In terms of social security programs, Indonesia is ranked last in Southeast Asia. There are no life healthcare programs or dismissal benefit funds, and workers receive a pension benefit into which they and their employers have paid just seven percent of their monthly wage during their employment.

Malaysia pays 23 percent of its workers’ monthly salary into the pension program, Singapore 44 percent and Vietnam 23 percent, allowing their retired workers to enjoy security in their old age.

Syukur also said the widening salary gap between the lowest-ranked workers and those in the managerial level had prevented employers and a majority of workers from paying a higher premium on their social security programs.
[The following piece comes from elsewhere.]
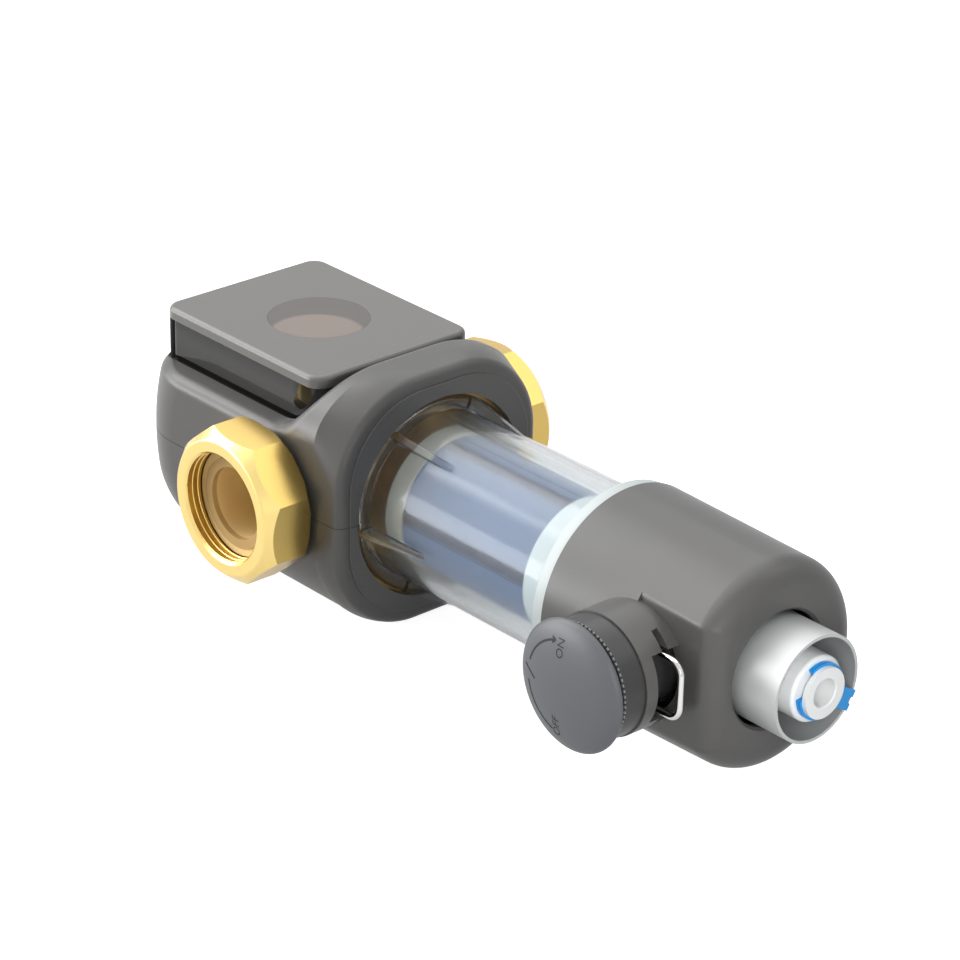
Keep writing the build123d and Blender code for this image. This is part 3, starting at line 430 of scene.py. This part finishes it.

“The current wage ratio could be 1:150. If the ratio is reduced to, say, 1:50, the lowest-ranked workers could be paid around Rp 3 million monthly, enabling them to pay a higher premium to Jamsostek,” he said, adding the wage ratio in welfare countries such as Japan, France and South Korea was 1:30.

Rekson Silaban, chairman of KSBSI, concurred and said the government should also control price stability through its economic policy to maintain workers’ purchasing power.

“The current remuneration system and the economic policy which supports market liberalization have weakened workers’ purchasing power. The government’s economic decision to increase oil prices twice last year and the soaring prices of basic commodities and transportation tariffs have overburdened a majority of low-paid workers,” he said.

Djimanto, secretary general of the Indonesian Employers’ Association (Apindo), said employers have long proposed a fundamental reform of the social security programs in an effort to repair the investment climate, but the government had been slow to take the initiative.

He said it would be difficult to adopt a better remuneration system because almost 70 percent of the 103 million person work force were unskilled high school drop outs.

“Employers have an interest in improving the quality of human resources. The government and parents have to play their role in improving the education system and to provide training programs to produce ready-for-employment school graduates.